In high-risk periods, households may also discover that insurance cannot simply be purchased at the last minute without restrictions. Insurers may apply embargoes or other timing rules when a known event is approaching.

For that reason, the safer approach is to review your home insurance before a threat becomes immediate. Our related article on buying home insurance right before a storm in Australia explains why timing matters.

A Simple Sum Insured Review Checklist

Use this checklist when reviewing your building and contents insurance:

  • Do not use the property sale price as the building sum insured.
  • Think in terms of rebuild cost, not market value.
  • Include major structures and features covered by the policy.
  • Use a detailed building calculator where suitable.
  • Estimate contents room by room.
  • Include smaller household items, not just electronics and furniture.
  • Check sub-limits for jewellery, devices, tools, and valuables.
  • Review portable items that leave the home.
  • Update the figure after renovations or major life changes.
  • Keep evidence that helps support future claims.

Final Thoughts

The sum insured is one of the most important parts of home and contents insurance. A policy can look affordable and still leave a household financially exposed if the selected cover amount is not realistic.

Australian homeowners and renters should take time to estimate rebuilding and replacement costs carefully, use calculators thoughtfully, review item limits, and update cover when their circumstances change.

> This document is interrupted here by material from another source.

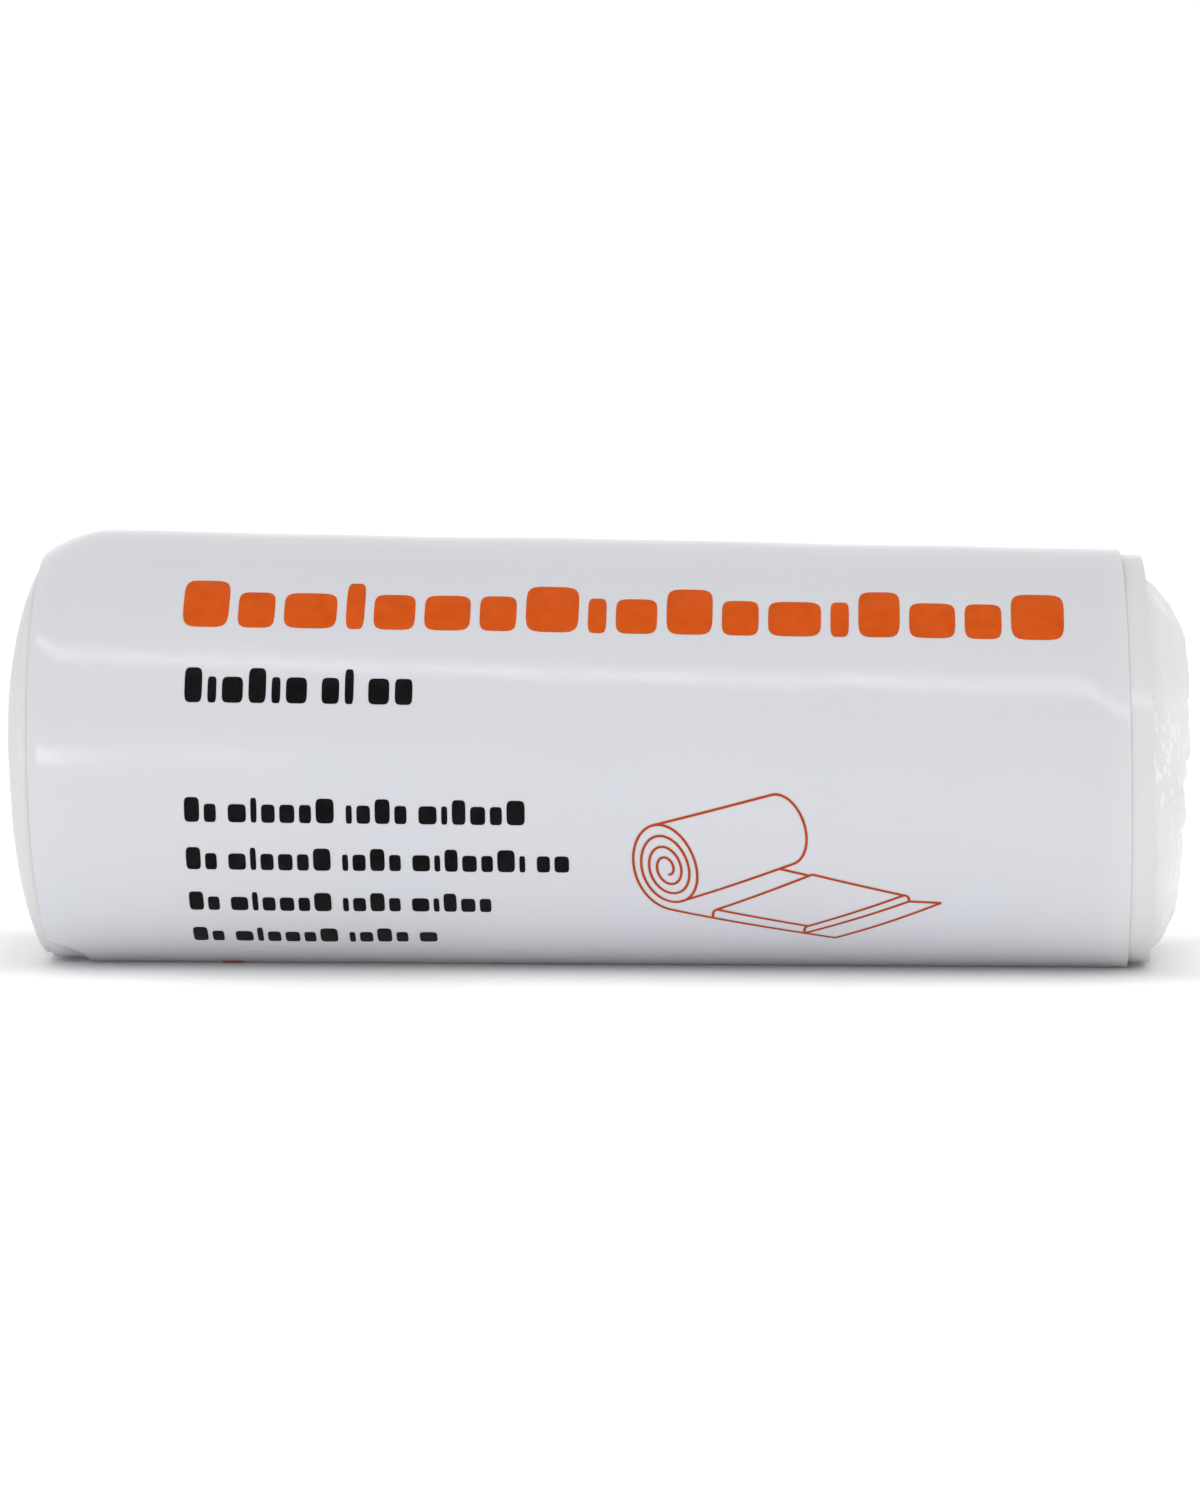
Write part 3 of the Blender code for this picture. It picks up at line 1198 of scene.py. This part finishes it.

Insurance cannot remove the disruption of a major loss. But a better-calculated sum insured can reduce the chance that a household discovers too late that the policy amount was never enough.

General information only: This article is for educational purposes and does not constitute personal financial, legal, or insurance advice. Rebuilding costs, contents values, policy limits, and coverage terms vary. Always read the relevant Product Disclosure Statement, policy schedule, Key Fact Sheet, and insurer documentation before making decisions.